At Monday’s press conference, Oklahoma head coach Lincoln Riley announced that Murray will be Oklahoma’s second-string quarterback in 2017. He then indicated that Kendall, who backed up Baker Mayfield as a true freshman in 2016, will redshirt barring injury. Kendall will certainly be given a chance to battle Murray for the starting job in 2017, but Monday’s announcement is a pretty good indication of where that race stands. With multiple years of eligibility remaining, will the former four-star QB out of Waxhaw, N.C., choose to stick it out or move on to someplace else? Here are some things to consider:

  • Kendall is currently a true sophomore, while Murray is a redshirt sophomore after sitting out last season due to transfer rules. If both players stick around for the remainder of their eligibility and the pecking order stays as is, there’s a very good chance that Kendall would be the the starter as a senior in 2020. Following the dismissal of Chris Robison, there would be a one-year eligibility gap between Kendall and the next scholarship QB (likely Tanner Mordecai), so that would certainly help his cause a little bit. Would Kendall be willing to wait that long for something that isn’t a certainty? Most guys wouldn’t, but you never know.
  • If Kendall were to transfer to an FBS school, it would be prudent for him to do so this season. If he redshirts at Oklahoma in 2017 and chooses to transfer next season, he’ll lose a year of eligibility during the year in which he sits out and would have two years remaining. If he leaves this fall, the year he sits out at another school would function as the redshirt year, and he’ll have three seasons of remaining eligibility. Junior college football has already begun, so the JUCO option is pretty much off the table at this point.
  • Transferring to a school where there’s perceivably less competition can backfire. A player may find that someone else who has been around the program for a longer period of time knows the offense better and has earned the trust of his coaches, or maybe a young signal caller steps up eclipses him in the pecking order. It’s very likely that Kendall could transfer somewhere and be in a similar position to the one he’s in right now.
  • Kyler Murray, the heir apparent to Baker Mayfield’s throne, is a very fast and athletic quarterback who can scramble around and beat you with his legs. One issue, however, is that Murray is in the 5’9”-5’10” range and weighs in at about 190 pounds. When a quarterback like him takes hits from big, fast defensive players who are often trying to make a statement, his size and ability to absorb contact become a real concern. I’m certainly not saying that Kyler Murray is destined to miss considerable time with an injury in the future. I hope he has two Heisman-worthy seasons as a starting quarterback for the Sooners, and I think we all know he’s capable of it. But you have to prepare for the worst, and having a guy like Austin Kendall around would be essential. If he were to leave before the start of the 2018 season, OU would likely only have one other scholarship QB behind Murray (Mordecai). I know they seem to like the walk-on Tanner Schafer, but that situation would be less than ideal. Kendall has to know that there’s a very good chance that he would be called upon to lead the team (maybe for a long time) in the event of an injury.
  • Austin Kendall could theoretically win the job next fall, and he’s the type of guy who may even like his chances. It’s definitely a long shot considering how special Kyler Murray is, but Kendall seems like a pretty confident (maybe even cocky) guy who welcomes a challenge.

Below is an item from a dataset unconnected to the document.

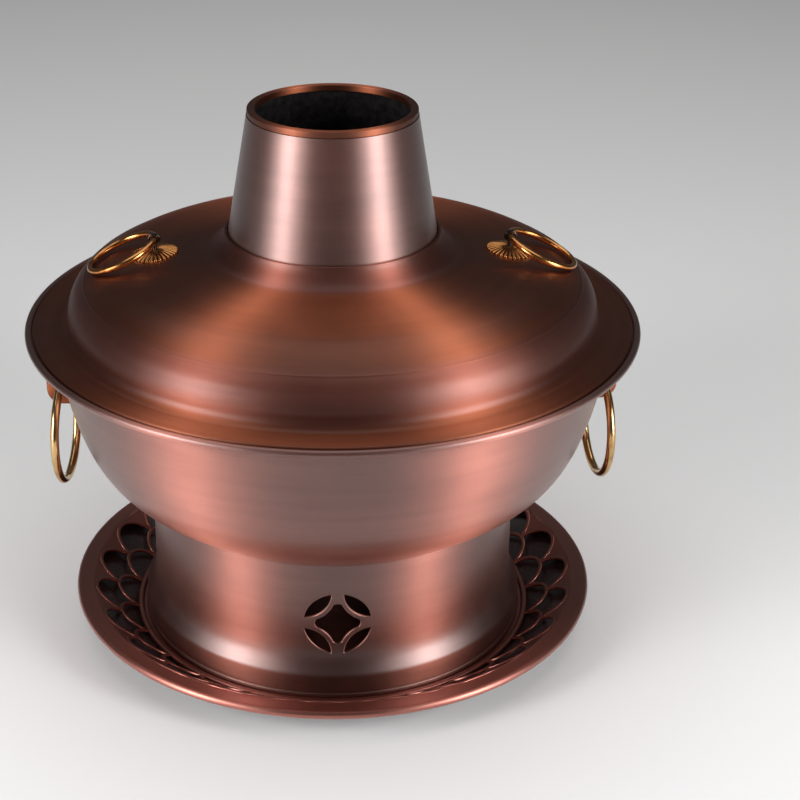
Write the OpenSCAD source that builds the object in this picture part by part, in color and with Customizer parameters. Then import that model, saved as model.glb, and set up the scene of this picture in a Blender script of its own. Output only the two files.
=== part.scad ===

The two most likely scenarios at this point, in my opinion, are:

  • Kendall transfers from Oklahoma within the next couple of weeks and is eligible to play as a redshirt sophomore in 2018.
  • Kendall redshirts at OU, competes for the starting job in 2018, loses the job to Murray and waits it out. He would then compete for the job against some younger scholarship guys in 2020. If he were to win, he’d spend his senior season as the starting quarterback of the Oklahoma Sooners. If he loses and knows his fate early enough, he’ll likely be eligible for a grad transfer and would be the starter for a year someplace else.

It’s obviously all up to Austin. I’d love for him to stick around in Norman, but if he sees a better opportunity elsewhere, I certainly won’t knock the guy for it.